Undertrays are available for many popular sports cars. They can also be easily manufactured out of sheet metal for those eager to build their own. It’s generally hard to go wrong, with a flat undertray being better than none at all. The key is to make something easily removable for service, and not blocking off necessary flow for cooling purposes at the front of the car.
Diffusers are somewhat more complex, requiring some calculation and forethought in their design. It’s also important to either avoid placing components too near hot exhaust pipes, or to use materials that can withstand the heat. Due to their complexity and expense, they’re generally something used by the more hardcore racer rather than those just starting out.

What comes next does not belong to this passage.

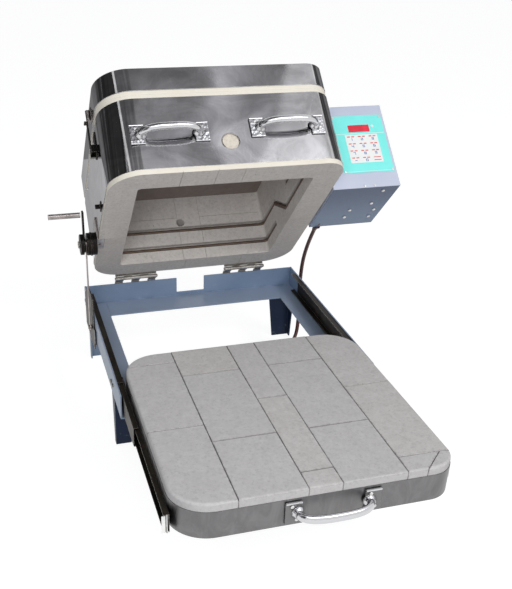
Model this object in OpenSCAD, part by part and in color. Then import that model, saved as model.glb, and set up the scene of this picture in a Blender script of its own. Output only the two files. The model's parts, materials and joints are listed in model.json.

Consider The System As A Whole
Unlike a more powerful engine or stickier tires, aerodynamic parts aren’t always a simple drop-in solution for speed. Often, it’s important to consider the vehicle as a whole when making changes to aerodynamics. For the amateur, aero mods are something best approached once one is familiar with the performance of their car on track. For example, if the car is squirrelly under brakes at the end of a fast straight, a front splitter may help. If you’re noticing a lot of understeer in high-speed corners since you fitted the new rear wing, dialing it down a couple notches might help. Considering how the parts will work with the car as a whole is key to getting the most of out any modifications made!
While this article won’t help the experienced track nut shave seconds off at Willow Springs, it should serve as a guide to the neophyte as to how various common aerodynamic mods affect performance. Knowing how and where to spend your money is a major part of building a fast car, and this series aims to help you on that quest. Good luck, and happy wrenching!